NPLI Implementation

The Oracle Communications Session Border Controller (SBC) provides for an explicit subscription to NPLI changes resulting in the dynamic update of NPLI.

This NPLI implementation triggered by an originating mobile device typically involves a message exchange similar to the following.

  1. Upon receiving the initial INVITE from the mobile handset, the P-CSCF sends an AAR command to the PCRF via the Rx Interface. This AAR contains a Required-Access-Info AVP that requests user location reports as they become available to the PCRF.
  2. The P-CSCF buffers the INVITE pending the receipt of an AAA command from the PCRF. The AAA contains a 3GPP-User-Location-Info AVP along with a RAT-Type AVP. Depending upon network design, the AAA may also contain a proprietary MSISDN AVP, although this is not usually the case.

    Note:

    If you have set the location-optimization-on-aar option on the applicable ext-policy-server element, the SBC still receives the AAA, but it then waits for a RAR, from which it gets the 3GPP-user-location.
  3. Upon receiving the AAA, the P-CSCF, using values contained in the 3GPP-User-Location-Info attribute, and the RAT-Type attribute, adds an extended PANI header to the buffered INVITE. If an MSISDN is included within the AAA, the P-CSCF also adds a P-Subscription-MSISDN header to the buffered INVITE.

    Note:

    If you have set the location-optimization-on-aar option on the applicable ext-policy-server element, the SBC still receives the AAA, but it then waits for a RAR, from which it gets the 3GPP-user-location.
  4. The P-CSCF caches received attribute values, and forwards the altered INVITE to the IMS core.
  5. At any point during the call (from initial session establishment to session termination) the PCRF can send a Re-Auth Request (RAR) that contains updated NPLI conveyed by the 3GPP-User-Location-Info, RAT-Type, IP-CAN-Type, or MSISDN AVPs.
  6. After receiving the RAR, the P-CSCF updates the cached attribute values.
  7. All subsequent re-INVITES and UPDATES contain the PANI and P-Subscription-MSISDN headers populated with the most recent cache values.

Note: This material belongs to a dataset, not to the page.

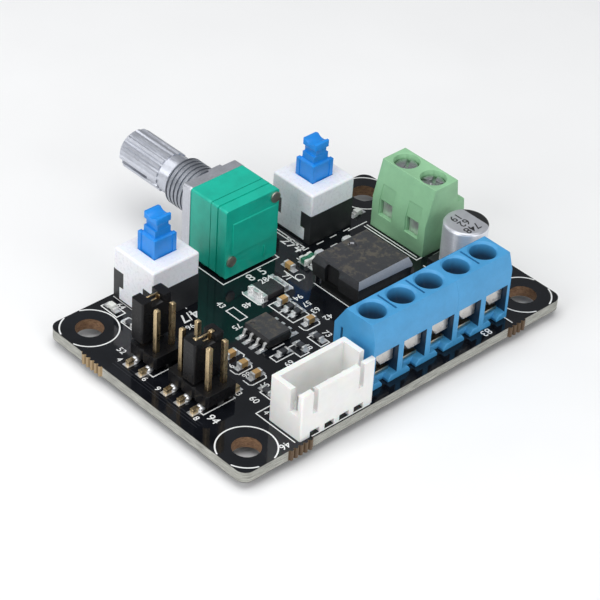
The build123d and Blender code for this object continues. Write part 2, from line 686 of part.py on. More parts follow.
def capacitor_can():
    """Drawn can with a rolled rim and a waist above the base."""
    can = round_post(CAN_X, CAN_Y, CAN_BASE_TOP, CAN_TOP, CAN_RADIUS)
    can = fillet(can.edges().sort_by(Axis.Z)[-1], 0.45)
    waist = round_post(CAN_X, CAN_Y, 3.3, 3.7, CAN_RADIUS + 1)
    return can - (waist - round_post(CAN_X, CAN_Y, 3, 4, CAN_RADIUS - 0.25))


def capacitor_base(leads):
    """Square plastic base with two cut corners."""
    h = CAN_BASE_HALF
    x = CAN_X
    y = CAN_Y
    points = [(x - h, y + h), (x - h, y - h + 1.2), (x - h + 1.2, y - h), (x + h - 1.2, y - h),
              (x + h, y - h + 1.2), (x + h, y + h)]
    base = prism_z(points, SEAT, CAN_BASE_TOP)
    for lead in leads:
        base -= lead
    return base


def capacitor_leads():
    """Flat leads under the base."""
    leads = []
    for side in (-1, 1):
        y0 = CAN_Y + side * 0.8
        y1 = CAN_Y + side * 3.9
        leads.append(block(CAN_X - 0.4, CAN_X + 0.4, y0, y1, SEAT, SEAT + 0.25))
    return leads


def regulator_body(frame):
    """Moulded body, bevelled above and below its parting line, with a side notch."""
    x0, x1 = REG_X
    y0, y1 = REG_Y
    middle = Pos((x0 + x1) / 2, (y0 + y1) / 2, REG_SPLIT)
    wide = Rectangle(x1 - x0, y1 - y0)
    upper = extrude(middle * wide, REG_TOP - REG_SPLIT, taper=22)
    lower = extrude(middle * wide, REG_SPLIT - SEAT - 1.2, dir=(0, 0, -1), taper=5)
    body = upper + lower
    for x in (x0, x1):
        notch = block(x - 0.7, x + 0.7, -0.3, 2.3, 0, REG_TOP - 0.25)
        body -= fillet(notch.edges().filter_by(Axis.X).sort_by(Axis.Z)[-2:], 0.6)
    body -= round_post(10.2, 2.95, REG_TOP - 0.3, REG_TOP + 1, 0.62)
    for piece in frame:
        body -= piece
    return body


def regulator_leadframe():
    """Two leads with wide shoulders, the cut middle stub and the heat tab."""
    pieces = []
    for x in REG_LEAD_X:
        bar = block(x - 0.65, x + 0.65, 3.6, 6.3, 4.3, 4.75)
        bar += block(x - 0.4, x + 0.4, 5.9, 6.4, SEAT, 4.75)
        bar += block(x - 0.4, x + 0.4, 5.9, 7.2, SEAT, SEAT + 0.45)
        pieces.append(bar)
    pieces.append(block(REG_STUB_X - 0.6, REG_STUB_X + 0.6, 3.6, 5.9, 4.3, 4.75))
    pieces.append(block(REG_X[0] + 0.2, REG_X[1] - 0.2, -5.4, 3.0, SEAT, SEAT + 1.27))
    return pieces


def ic_body(leads):
    """Small-outline body bevelled above and below the leads."""
    middle = Pos(IC_X, IC_Y, 2.5)
    wide = Rectangle(2 * IC_HALF_X, 2 * IC_HALF_Y)
    body = extrude(middle * wide, IC_TOP - 2.5, taper=10)
    body += extrude(middle * wide, 2.5 - 1.8, dir=(0, 0, -1), taper=8)
    body -= round_post(IC_X - 1.2, IC_Y + 1.6, IC_TOP - 0.12, IC_TOP + 1, 0.35)
    for lead in leads:
        body -= lead
    return body


def ic_leads():
    """Eight gull-wing leads."""
    leads = []
    half = 0.2
    for y in IC_LEAD_Y:
        for side in (-1, 1):
            inner = IC_X + side * 1.6
            knee = IC_X + side * 2.25
            heel = IC_X + side * 2.5
            toe = IC_X + side * 3.05
            points = [(inner, 2.6), (knee, 2.6), (heel, SEAT + 0.22), (toe, SEAT + 0.22), (toe, SEAT),
                      (heel - side * 0.12, SEAT), (knee - side * 0.12, 2.38), (inner, 2.38)]
            leads.append(prism_y(points, y - half, y + half))
    return leads


def fuse_body():
    """Flat polymer body between the end bars."""
    return block(FUSE_X[0] + 0.75, FUSE_X[1] - 0.75, FUSE_Y[0], FUSE_Y[1], SEAT, FUSE_TOP - 0.05)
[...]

You configure global NPLI parameters in the sip-config or in profiles of those same NPLI parameters as an npli-profile element and apply them to a sip-interface to establish more granular control of NPLI management. The configuration at the sip-interface takes precedence. These configurations are explained in sections below.

Configuration Conflict

The npli-upon-register component of an npli-profile conflicts with the provision-signaling-flow configuration when they overlap. Exercise caution when applying a npli-profile to ensure it does not conflict with any provision-signaling-flow configuration that you need. The SBC provides a configuration verification error when it detects this conflict.